- EXERCISE BRIEF
Look through the material below and copy exactly the lines from the line with "Turn this picture" to the line with "head_slope = 2.6; // [2:0.1:3]", those two lines included.

- INFORMATION SUPPLIED

########

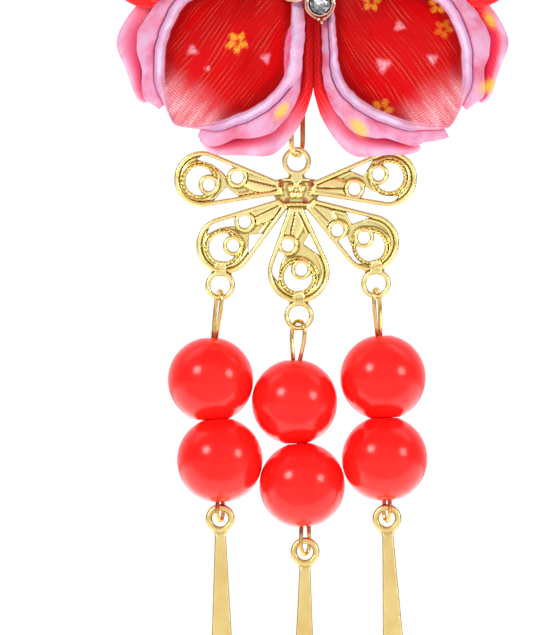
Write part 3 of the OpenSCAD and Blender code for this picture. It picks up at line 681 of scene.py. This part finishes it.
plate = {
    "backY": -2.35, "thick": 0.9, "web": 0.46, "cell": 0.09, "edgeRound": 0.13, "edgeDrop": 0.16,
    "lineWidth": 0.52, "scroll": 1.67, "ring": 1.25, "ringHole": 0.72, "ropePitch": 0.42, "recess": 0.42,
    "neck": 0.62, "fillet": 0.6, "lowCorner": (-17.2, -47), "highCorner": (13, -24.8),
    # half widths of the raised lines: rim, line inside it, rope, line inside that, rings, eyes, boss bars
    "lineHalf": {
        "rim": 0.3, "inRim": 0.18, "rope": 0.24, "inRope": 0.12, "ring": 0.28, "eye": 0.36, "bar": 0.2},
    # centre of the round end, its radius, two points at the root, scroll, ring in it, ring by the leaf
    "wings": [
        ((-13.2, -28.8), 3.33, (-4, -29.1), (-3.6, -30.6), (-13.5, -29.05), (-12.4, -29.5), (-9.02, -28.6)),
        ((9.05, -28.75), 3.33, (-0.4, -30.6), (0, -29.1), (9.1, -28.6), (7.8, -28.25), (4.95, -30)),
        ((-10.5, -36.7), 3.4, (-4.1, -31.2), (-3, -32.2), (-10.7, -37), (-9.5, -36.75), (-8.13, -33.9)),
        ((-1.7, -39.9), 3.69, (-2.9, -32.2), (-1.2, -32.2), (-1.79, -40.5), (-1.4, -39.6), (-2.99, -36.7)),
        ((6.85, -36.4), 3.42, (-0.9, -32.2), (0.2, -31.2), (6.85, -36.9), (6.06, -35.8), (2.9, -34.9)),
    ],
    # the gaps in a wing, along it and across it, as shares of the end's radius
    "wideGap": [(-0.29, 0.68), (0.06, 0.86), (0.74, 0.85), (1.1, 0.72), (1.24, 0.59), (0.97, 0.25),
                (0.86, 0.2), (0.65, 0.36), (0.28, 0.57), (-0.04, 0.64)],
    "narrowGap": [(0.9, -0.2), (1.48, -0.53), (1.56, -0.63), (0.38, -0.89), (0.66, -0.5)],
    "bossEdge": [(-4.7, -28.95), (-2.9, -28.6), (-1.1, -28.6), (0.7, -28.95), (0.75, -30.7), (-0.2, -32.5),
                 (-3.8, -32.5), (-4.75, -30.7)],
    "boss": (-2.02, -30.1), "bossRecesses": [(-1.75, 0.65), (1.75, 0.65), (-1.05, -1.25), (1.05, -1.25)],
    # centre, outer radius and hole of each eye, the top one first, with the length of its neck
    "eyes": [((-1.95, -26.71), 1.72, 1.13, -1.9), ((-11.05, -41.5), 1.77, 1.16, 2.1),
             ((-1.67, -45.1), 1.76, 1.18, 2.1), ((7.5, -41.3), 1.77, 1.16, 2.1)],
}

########

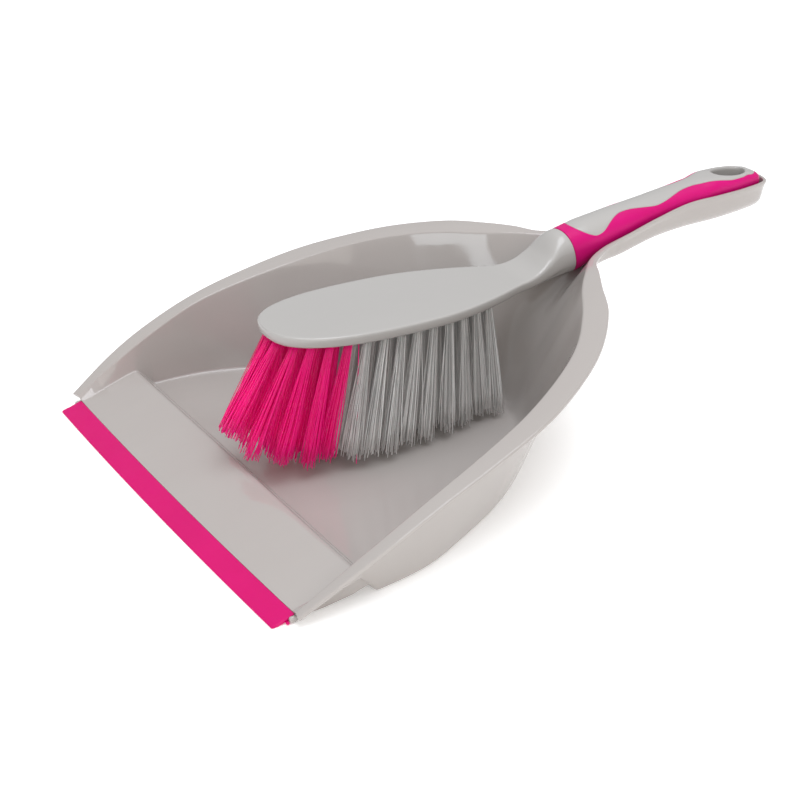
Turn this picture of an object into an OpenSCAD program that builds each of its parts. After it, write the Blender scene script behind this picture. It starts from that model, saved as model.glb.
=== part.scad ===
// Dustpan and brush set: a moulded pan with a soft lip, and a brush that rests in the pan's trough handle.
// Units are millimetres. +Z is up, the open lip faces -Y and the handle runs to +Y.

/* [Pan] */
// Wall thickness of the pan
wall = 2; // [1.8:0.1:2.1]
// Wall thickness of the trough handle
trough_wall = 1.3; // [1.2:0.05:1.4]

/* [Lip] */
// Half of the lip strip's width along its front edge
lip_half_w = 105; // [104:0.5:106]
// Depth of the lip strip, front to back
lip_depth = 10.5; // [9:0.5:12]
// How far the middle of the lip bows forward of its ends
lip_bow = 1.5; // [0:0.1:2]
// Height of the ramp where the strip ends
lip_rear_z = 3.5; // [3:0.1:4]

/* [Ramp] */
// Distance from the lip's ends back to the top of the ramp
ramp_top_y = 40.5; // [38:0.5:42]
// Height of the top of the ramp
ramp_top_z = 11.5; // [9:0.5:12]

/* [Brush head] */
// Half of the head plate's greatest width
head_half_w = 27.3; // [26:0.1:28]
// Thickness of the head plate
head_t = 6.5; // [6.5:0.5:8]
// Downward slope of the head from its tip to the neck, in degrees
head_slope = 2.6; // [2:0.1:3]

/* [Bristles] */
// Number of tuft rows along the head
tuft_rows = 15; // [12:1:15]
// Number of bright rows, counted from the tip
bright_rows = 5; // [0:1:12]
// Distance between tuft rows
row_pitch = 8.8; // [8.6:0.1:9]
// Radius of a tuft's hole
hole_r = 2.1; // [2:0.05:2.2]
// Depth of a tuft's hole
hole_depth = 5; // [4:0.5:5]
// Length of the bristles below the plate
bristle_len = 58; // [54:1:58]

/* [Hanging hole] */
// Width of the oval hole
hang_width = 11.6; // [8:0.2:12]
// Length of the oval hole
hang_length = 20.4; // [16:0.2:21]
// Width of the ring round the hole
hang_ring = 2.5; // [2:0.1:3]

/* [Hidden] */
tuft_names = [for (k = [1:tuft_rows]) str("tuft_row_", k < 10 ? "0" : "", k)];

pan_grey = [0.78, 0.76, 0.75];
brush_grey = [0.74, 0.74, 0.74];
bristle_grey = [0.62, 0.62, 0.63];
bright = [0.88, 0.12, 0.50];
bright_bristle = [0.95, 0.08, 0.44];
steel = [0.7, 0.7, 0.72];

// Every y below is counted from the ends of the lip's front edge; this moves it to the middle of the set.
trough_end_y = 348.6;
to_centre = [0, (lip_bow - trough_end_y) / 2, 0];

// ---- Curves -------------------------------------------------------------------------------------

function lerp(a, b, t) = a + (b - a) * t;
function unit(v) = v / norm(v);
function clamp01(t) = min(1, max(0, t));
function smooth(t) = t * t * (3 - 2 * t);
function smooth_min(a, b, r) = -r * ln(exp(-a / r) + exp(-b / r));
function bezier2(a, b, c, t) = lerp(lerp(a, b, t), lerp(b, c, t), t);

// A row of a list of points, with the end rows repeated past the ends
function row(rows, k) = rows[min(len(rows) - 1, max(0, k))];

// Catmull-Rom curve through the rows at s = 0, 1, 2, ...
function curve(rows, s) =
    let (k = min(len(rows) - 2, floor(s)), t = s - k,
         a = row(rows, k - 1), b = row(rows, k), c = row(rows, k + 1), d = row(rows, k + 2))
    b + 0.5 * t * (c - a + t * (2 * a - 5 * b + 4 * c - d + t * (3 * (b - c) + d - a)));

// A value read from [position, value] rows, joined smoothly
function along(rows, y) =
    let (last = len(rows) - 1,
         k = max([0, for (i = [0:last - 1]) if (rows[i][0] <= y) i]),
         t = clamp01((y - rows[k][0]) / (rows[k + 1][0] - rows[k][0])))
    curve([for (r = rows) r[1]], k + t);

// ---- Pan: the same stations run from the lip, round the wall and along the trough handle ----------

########

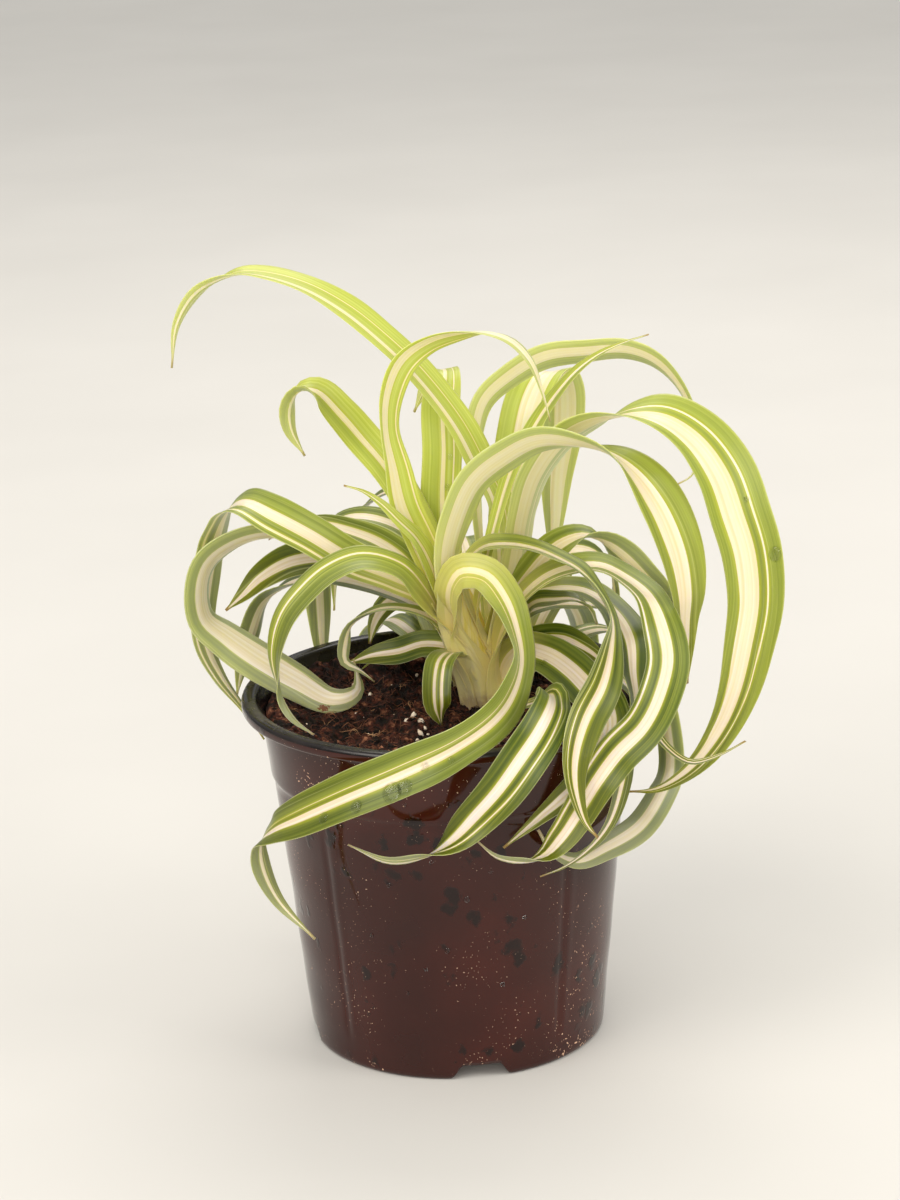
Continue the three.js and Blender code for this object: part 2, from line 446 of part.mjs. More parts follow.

########

- ANSWER TO THIS TASK
Turn this picture of an object into an OpenSCAD program that builds each of its parts. After it, write the Blender scene script behind this picture. It starts from that model, saved as model.glb.
=== part.scad ===
// Dustpan and brush set: a moulded pan with a soft lip, and a brush that rests in the pan's trough handle.
// Units are millimetres. +Z is up, the open lip faces -Y and the handle runs to +Y.

/* [Pan] */
// Wall thickness of the pan
wall = 2; // [1.8:0.1:2.1]
// Wall thickness of the trough handle
trough_wall = 1.3; // [1.2:0.05:1.4]

/* [Lip] */
// Half of the lip strip's width along its front edge
lip_half_w = 105; // [104:0.5:106]
// Depth of the lip strip, front to back
lip_depth = 10.5; // [9:0.5:12]
// How far the middle of the lip bows forward of its ends
lip_bow = 1.5; // [0:0.1:2]
// Height of the ramp where the strip ends
lip_rear_z = 3.5; // [3:0.1:4]

/* [Ramp] */
// Distance from the lip's ends back to the top of the ramp
ramp_top_y = 40.5; // [38:0.5:42]
// Height of the top of the ramp
ramp_top_z = 11.5; // [9:0.5:12]

/* [Brush head] */
// Half of the head plate's greatest width
head_half_w = 27.3; // [26:0.1:28]
// Thickness of the head plate
head_t = 6.5; // [6.5:0.5:8]
// Downward slope of the head from its tip to the neck, in degrees
head_slope = 2.6; // [2:0.1:3]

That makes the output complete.